Blender tricks

I love finding new things in Blender. Actually, last night opened up a world that was briefly open to me years ago and shut down again due to the lack of flexibility in the X-Plane object format.

I’ve been working on some new developments that we’ll announce shortly, but long story short, I’m building and having to animate more complex systems. And in order to do it to the fidelity that I like, it requires keyframes, and lots of them. I do believe that the 777 gear all is roughly 30 keyframes per strut just in the retract and extend cycles. All of the scissor drag links are a royal pain as I’m sure many of you out there in dev land know. To get to the point, I have rediscovered inverse kinematics. By adding IK constraints to my armature rigs, I am able to forego manually setting up animation strings, rotating each bone a few degrees and praying that things all will still line up keyframe after keyframe.

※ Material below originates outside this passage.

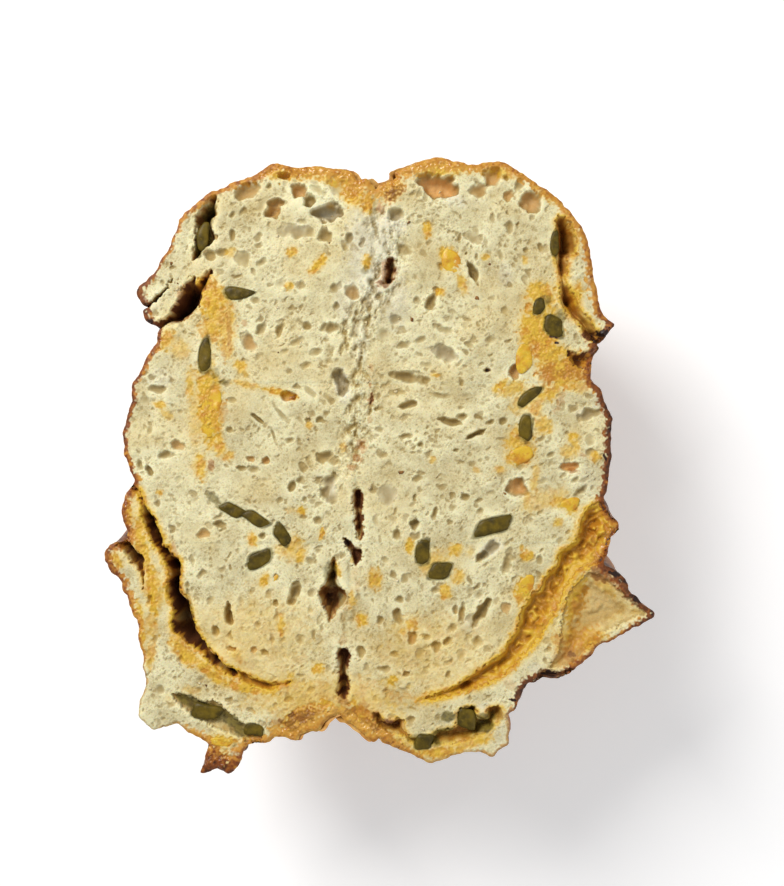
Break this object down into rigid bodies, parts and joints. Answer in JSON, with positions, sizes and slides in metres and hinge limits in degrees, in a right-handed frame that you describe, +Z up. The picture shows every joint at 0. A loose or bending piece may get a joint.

Now all I have to do is define how the bones in my armatures should behave in relation to each other and other geometry. The biggest advantage to this is simply the time saved in order to pull entire complex systems together. To quote Mr. Spock, “Admiral, if we go ‘by the book,’ like Lieutenant Saavik, hours could seem like days.” Now I’m not going to elaborate on the technique specifics in this post. I’ve just been playing with stuff in my test files and I’d rather have something 777 related to show it off with. Stay tuned for Blender tricks part 2, and developers, I promise, if you’re not doing this already, you’ll like it :) It turned my animation world upside down when I found out how to overcome the last few obstacles. Happy building!